Dans le cas où la valeur du contrat est trop élevée par rapport aux attentes de l’administration municipale, les équipes de l’arrondissement trouvent des solutions. La première d’entre elles est de gérer le service à l’interne : « On évalue si ce service nous coûte moins cher si on réaménage nos priorités ou alors si nous revoyons nos attentes dans notre appel d’offres », indique Guylaine Champoux. Ces dernières années, l’arrondissement de Saint-Léonard a par exemple choisi de se tourner vers ses services internes en ce qui concerne le déneigement ou encore les services d’élagage d’arbres ou de plantation. 

Le déneigement à Saint-Léonard (Courtoisie Ville de Montréal/Toma Iczkovits)

Lorsqu’un arrondissement fait face à des soumissions au coût trop onéreux, il doit donc faire un choix. Il peut soit relancer un appel d’offres en révisant ses exigences, ce qui signifie parfois de revoir les plans et devis, soit trouver des solutions alternatives.

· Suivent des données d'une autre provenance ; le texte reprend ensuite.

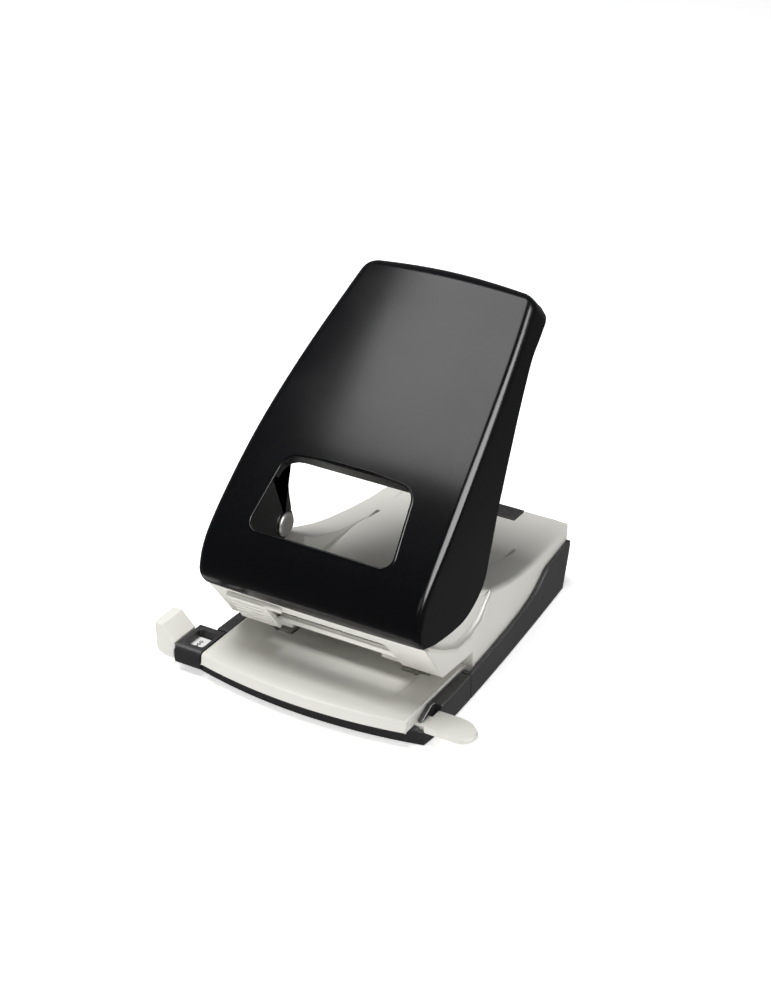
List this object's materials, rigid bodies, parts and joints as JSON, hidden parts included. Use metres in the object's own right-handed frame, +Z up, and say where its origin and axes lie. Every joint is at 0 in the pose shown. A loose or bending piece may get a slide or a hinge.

Et lorsque le service en question est essentiel et urgent, comme le déneigement, l’arrondissement doit faire preuve de résilience et de créativité pour trouver des solutions rapides et efficaces.

La façon de gérer les projets de l’arrondissement reflète la manière dont est géré le budget de la Ville et impacte directement la vie des résidents : « C’est très important pour nous d’être responsables dans l’octroi de ces contrats, car il s’agit de la gestion des taxes des citoyens », insiste Julie Blais. 

Il est important de souligner que le rejet d’une soumission proposée au conseil reste une exception : « Notre dernier rejet, à Saint-Léonard, date d’il y a un an », termine la cheffe de division des relations avec les citoyens et des communications à l’arrondissement. Néanmoins, avec l’inflation, les arrondissements ne sont pas à l’abri de ce genre de décisions, qui provoquent certainement bien des soucis aux administrateurs municipaux.